When it comes to performance the AMD A8-3850 proved to be tough competition for the Intel Core i3-2105 processor, but to be fair both of the processors did well in certain areas and not so much in others. The one area that the AMD A8-3850 APU never lost in was when the Radeon HD 6550D GPU inside took center stage. We even used the Intel Core i3-2105 that features the recently updated Intel HD Graphics 3000 GPU. If you recall the original Core i3-2100 used Intel HD Graphics 2000, but both the Core i3-2100 and Core i3-2105 feature the same 3.1GHz clock speed. Regardless, the Intel HD Graphics doesn’t stand a chance to the Radeon HD 6550D in game performance. Both the Intel and the AMD platforms do great in Blu-ray playback, so watching videos on either platforms is fine.

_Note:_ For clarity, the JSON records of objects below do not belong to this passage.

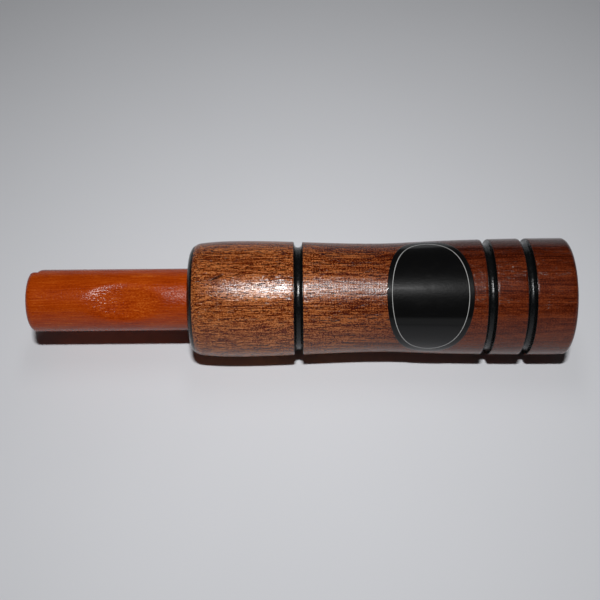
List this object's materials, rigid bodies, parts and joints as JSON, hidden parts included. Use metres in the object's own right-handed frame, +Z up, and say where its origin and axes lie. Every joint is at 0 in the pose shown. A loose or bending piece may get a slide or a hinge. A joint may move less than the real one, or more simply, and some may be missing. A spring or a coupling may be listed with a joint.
{
  "type": "bird call",
  "caption": "Turned walnut crow call with a waisted barrel, painted grooves, an oval label and a split dowel mouthpiece that clamps a flat reed.",
  "frame": {"origin": "under the middle of the length, on the surface that the call lies on in the picture", "axes": "+X along the barrel towards the bell, the mouthpiece points to -X; +Z up; the picture looks from -Y and above"},
  "size_m": [0.1368, 0.03, 0.0299],
  "materials": {
    "walnut": "satin lacquer over open-pored walnut",
    "stained_dowel": "orange-brown stain, satin lacquer",
    "black_paint": "gloss black paint film",
    "black_foil": "satin black foil",
    "reed_film": "frosted plastic film"
  },
  "bodies": {
    "barrel_body": {"barrel": "walnut", "groove_paint": "black_paint", "rim_paint": "black_paint", "label": "black_foil"},
    "mouthpiece_body": {"tone_board": "stained_dowel"},
    "cover_body": {"reed_cover": "stained_dowel"},
    "reed_body": {"reed": "reed_film"}
  },
  "joints": [
    {"name": "mouthpiece_pull", "type": "slide", "parent": "barrel_body", "child": "mouthpiece_body", "axis": [-1, 0, 0], "range_m": [0, 0.032]},
    {"name": "cover_slide", "type": "slide", "parent": "mouthpiece_body", "child": "cover_body", "axis": [-1, 0, 0], "range_m": [0, 0.032]},
    {"name": "reed_flex", "type": "hinge", "parent": "mouthpiece_body", "child": "reed_body", "pos_m": [-0.0235, 0.00016, 0.01489], "axis": [0, 0.454, 0.891], "range_deg": [-1, 2.3], "stiffness_Nm_per_rad": 0.012, "deforming": ["reed"]}
  ]
}
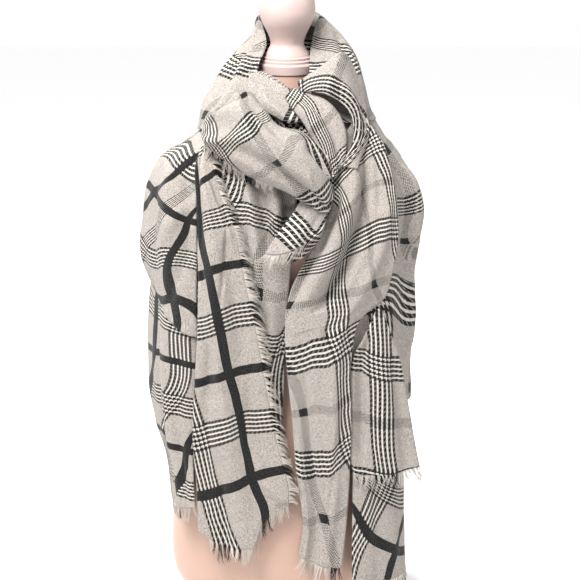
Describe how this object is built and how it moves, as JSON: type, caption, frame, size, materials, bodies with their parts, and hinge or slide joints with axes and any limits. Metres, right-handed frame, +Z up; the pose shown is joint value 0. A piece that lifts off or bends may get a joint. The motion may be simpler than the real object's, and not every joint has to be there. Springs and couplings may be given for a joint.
{
  "type": "blanket scarf on dress form",
  "caption": "Plaid blanket scarf wound round the neck of a limbless countertop dress form, its fringed ends hanging at front and back.",
  "frame": {"origin": "middle of the form's flat underside, on the surface that it stands on", "axes": "+Z up, the form's front towards -Y, +X to the form's left"},
  "size_m": [0.4132, 0.3077, 0.9235],
  "materials": {
    "shell": "smooth cream shell of the form's body, satin",
    "cap": "smooth pale pinkish white neck cap and knob, satin",
    "wool": "heathered grey and cream twill with charcoal windowpane stripes and fine glen bands",
    "fringe": "short loose yarn ends in cream, grey and charcoal"
  },
  "bodies": {
    "root": {"centre_hem_fringe": "fringe", "centre_right": "wool", "collar": "wool", "cowl_fringe": "fringe", "cowl_front": "wool", "cowl_inner": "wool", "first_turn": "wool", "form_neck_cap": "cap", "form_torso": "shell", "left_cape": "wool", "left_front": "wool", "left_front_hem_fringe": "fringe", "left_front_side_fringe": "fringe", "left_inner": "wool", "long_wrap": "wool", "long_wrap_fringe": "fringe", "right_shoulder": "wool", "right_tail": "wool", "right_tail_fringe": "fringe", "tuck_tail": "wool", "tuck_tail_fringe": "fringe", "tuck_under": "wool", "turned_lip": "wool", "twist_roll": "wool"}
  },
  "joints": []
}
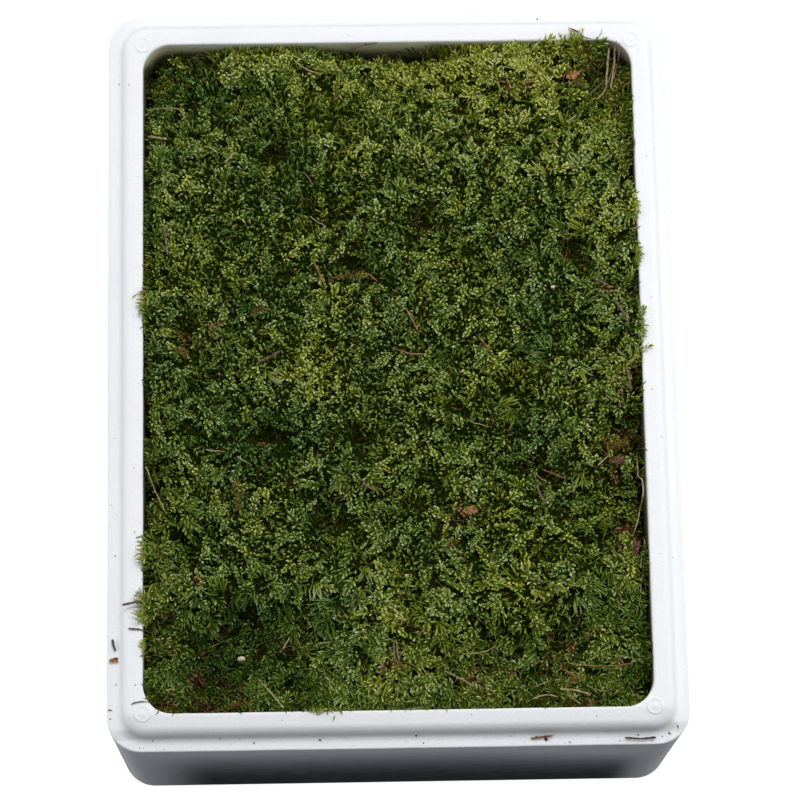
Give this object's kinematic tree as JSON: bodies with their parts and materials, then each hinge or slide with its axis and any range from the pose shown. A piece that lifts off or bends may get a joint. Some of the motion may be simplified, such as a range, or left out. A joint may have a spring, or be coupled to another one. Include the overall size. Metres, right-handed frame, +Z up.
{
  "type": "moss mat in a foam tray",
  "caption": "Living moss mat filling a white foam tray with a stepped rim, littered with dry needles, straws, twigs and leaf scraps.",
  "frame": {"origin": "middle of the tray's flat underside, on the surface that it stands on", "axes": "+Z up, +Y along the tray's long side, +X along its short side"},
  "size_m": [0.3, 0.4, 0.1443],
  "materials": {
    "foam": "matte white bead foam",
    "moss": "dense living moss, deep green with yellow-green tips",
    "pine_needle": "dry red-brown needle, slightly glossy",
    "straw": "dry pale tan straw",
    "grass_stem": "dry limp grass stem",
    "twig": "dull brown bark",
    "leaf_scrap": "dead leaf, dull",
    "crumb": "pale bleached crumb"
  },
  "bodies": {
    "root": {"foam_tray": "foam", "moss_mat": "moss", "pine_needle_1": "pine_needle", "pine_needle_2": "pine_needle", "pine_needle_3": "pine_needle", "pine_needle_4": "pine_needle", "pine_needle_5": "pine_needle", "pine_needle_6": "pine_needle", "pine_needle_7": "pine_needle", "pine_needle_8": "pine_needle", "pine_needle_9": "pine_needle", "pine_needle_10": "pine_needle", "straw_1": "straw", "straw_2": "straw", "straw_3": "straw", "straw_4": "straw", "straw_5": "straw", "straw_6": "straw", "straw_7": "straw", "straw_8": "straw", "straw_9": "straw", "straw_10": "straw", "straw_11": "straw", "straw_12": "straw", "straw_13": "straw", "straw_14": "straw", "grass_stem_1": "grass_stem", "grass_stem_2": "grass_stem", "grass_stem_3": "grass_stem", "grass_stem_4": "grass_stem", "grass_stem_5": "grass_stem", "twig_1": "twig", "twig_2": "twig", "twig_3": "twig", "twig_4": "twig", "twig_5": "twig", "twig_6": "twig", "twig_7": "twig", "twig_8": "twig", "twig_9": "twig", "twig_10": "twig", "twig_11": "twig", "leaf_scrap_1": "leaf_scrap", "leaf_scrap_2": "leaf_scrap", "leaf_scrap_3": "leaf_scrap", "leaf_scrap_4": "leaf_scrap", "leaf_scrap_5": "leaf_scrap", "leaf_scrap_6": "leaf_scrap", "crumb_1": "crumb", "crumb_2": "crumb"}
  },
  "joints": []
}
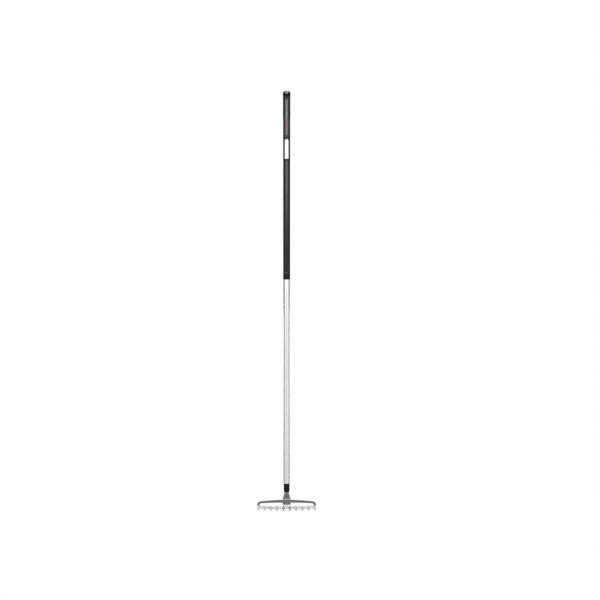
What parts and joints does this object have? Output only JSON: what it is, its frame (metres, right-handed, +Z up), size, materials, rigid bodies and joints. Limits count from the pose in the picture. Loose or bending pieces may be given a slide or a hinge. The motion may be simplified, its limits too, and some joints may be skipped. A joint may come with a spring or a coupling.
{
  "type": "garden rake",
  "caption": "Long handled garden rake with an aluminium shaft, black grip with a hanging slot, and a steel head of claw tines under an arched bow.",
  "frame": {"origin": "top of the hanging slot, on the shaft's axis, where a hook holds the rake", "axes": "+Z up the shaft towards the end cap, +X along the tine bar, -Y the way the tines point"},
  "size_m": [0.231, 0.0809, 1.6384],
  "materials": {
    "hanger_plastic": "black moulded plastic, fine matte",
    "grip_rubber": "soft black overmould",
    "cap_plastic": "black, half gloss",
    "disc": "warm pale disc, bare",
    "sleeve": "black, satin",
    "shaft": "drawn and anodised, satin",
    "pins": "plain",
    "head_steel": "grey metallic coat"
  },
  "bodies": {
    "root": {"hanger": "hanger_plastic", "upper_grip": "grip_rubber", "end_cap": "cap_plastic", "cap_disc": "disc", "handle_sleeve": "sleeve", "sleeve_end_ring": "hanger_plastic", "shaft_tube": "shaft", "hanger_pin": "pins", "tang_bush": "hanger_plastic", "tang_pin": "pins", "neck": "head_steel", "bow": "head_steel", "tine_bar": "head_steel", "tine_01": "head_steel", "tine_02": "head_steel", "tine_03": "head_steel", "tine_04": "head_steel", "tine_05": "head_steel", "tine_06": "head_steel", "tine_07": "head_steel", "tine_08": "head_steel", "tine_09": "head_steel", "tine_10": "head_steel"}
  },
  "joints": []
}
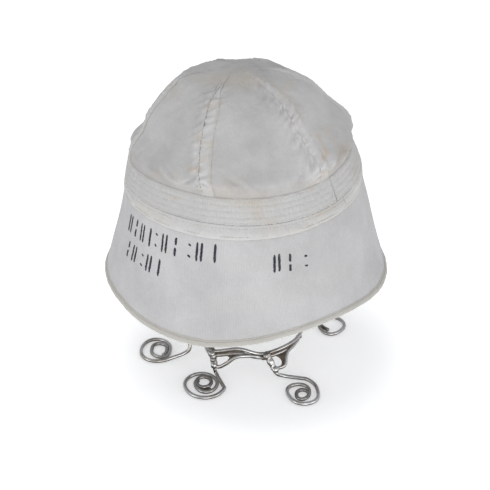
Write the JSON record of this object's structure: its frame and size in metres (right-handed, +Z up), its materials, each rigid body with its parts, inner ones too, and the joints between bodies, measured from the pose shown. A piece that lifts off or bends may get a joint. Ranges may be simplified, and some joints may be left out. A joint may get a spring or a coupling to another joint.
{
  "type": "sailor cap on wire stand",
  "caption": "White cotton sailor cap with a gored crown and a turned-down stitched brim, on an open wire stand with scrolled feet.",
  "frame": {"origin": "on the floor under the middle of the cap and stand's outer box", "axes": "+Z up; -Y towards the front, where the brim droops lowest; +X to the viewer's right of the front"},
  "size_m": [0.2248, 0.2202, 0.241],
  "materials": {
    "white_cotton": "matte twill",
    "cream_cotton": "matte tape",
    "polished_wire": "polished"
  },
  "bodies": {
    "root": {"crown_gore_1": "white_cotton", "crown_gore_2": "white_cotton", "crown_gore_3": "white_cotton", "crown_gore_4": "white_cotton", "crown_gore_5": "white_cotton", "crown_gore_6": "white_cotton", "crown_band": "white_cotton", "seam_strip": "cream_cotton", "brim": "white_cotton", "brim_hem": "cream_cotton", "wire_stand": "polished_wire"}
  },
  "joints": []
}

The Lynx platform by AMD should do well with mainstream consumers that want a system that does everything they want it to do and without sucking down a bunch of power or draining their wallet. Both general users and corporate IT managers should take notice that with this platform you no longer need a discrete graphics card in order to suit most peoples needs. Another thing we need to point out is that there is just one driver to install and that is AMD VISION. The AMD VISION Engine Control Center is much like CATALYST Control Center and a nice place to make APU adjustments. AMD also plans on having monthly driver updates for the Lynx platform, so expect to hear more about AMD VISION in the years to come.
Since we already touched on platform pricing we might as well talk the prices of the APUs launching today. AMD will be launching two Llano A-Series APUs now and then two more at a later date that hasn’t been announced yet. The flagship APU is the A8-3850, which is priced at $135 and the part that we reviewed for you today. The A8-3850 has a 2.9GHz quad-core CPU, 600MHz GPU w/ 400 Radeon cores, 4MB of L2 cache and a 100W TDP. Not bat at all for $135! The lower end part that we didn’t look at today that was also announced was the $115 A6-3650. The A6-3650 has a 2.6GHz quad-core CPU, 443MHz GPU w/ 320 Radeon cores, 4MB of L2 cache and a 100W TDP. The A6-3650 and A8-3850 are hitting the market any day now, but the ones to keep an eye out for are the A8-3800 and A6-3600 APUs as they feature the same GPU speed of their respective counterparts, but feature lower x86 core clock speeds. These chips feature AMD Turbo Core Technology and due to that and the lower clock speeds they are just 65W parts. AMD has not mentioned any prices for these other two APUs, so we expect that they are a number of weeks away from launching.
One of the questions that always gets asked by readers is how long a new socket is going to be around. We asked AMD to comment on the longevity of Socket FM1 and they declined to answer the question. That right there is usually cause for concern, but we expect this platform to be around for a bit. From the sounds of it AMD is planning to offer speed bumps for Lynx using the Llano based APUs, but the real question is what socket will Trinity based APUs be using when they come out in the second half of 2012 if all goes as planned? This month at AMD Developer Fusion Summit 2011 we were able to personally see a Trinity Notebook running, so with the first production run already off the lines and running the Windows operating system it makes us curious what socket it is using. Since a mobile version of Trinity was shown running so soon we would have to guess that it shares a socket with Llano and that would mean this platform would have an upgrade path for at least two years.
Legit Bottom Line: The AMD A-Series ‘Llano’ APUs have been released for the desktop ‘Lynx’ platform and the performance is enough for AMD to catch up to Intel on similarly priced platforms. We’d call AMD having a competitive platform a success for both AMD and consumers as it will help keep prices fair.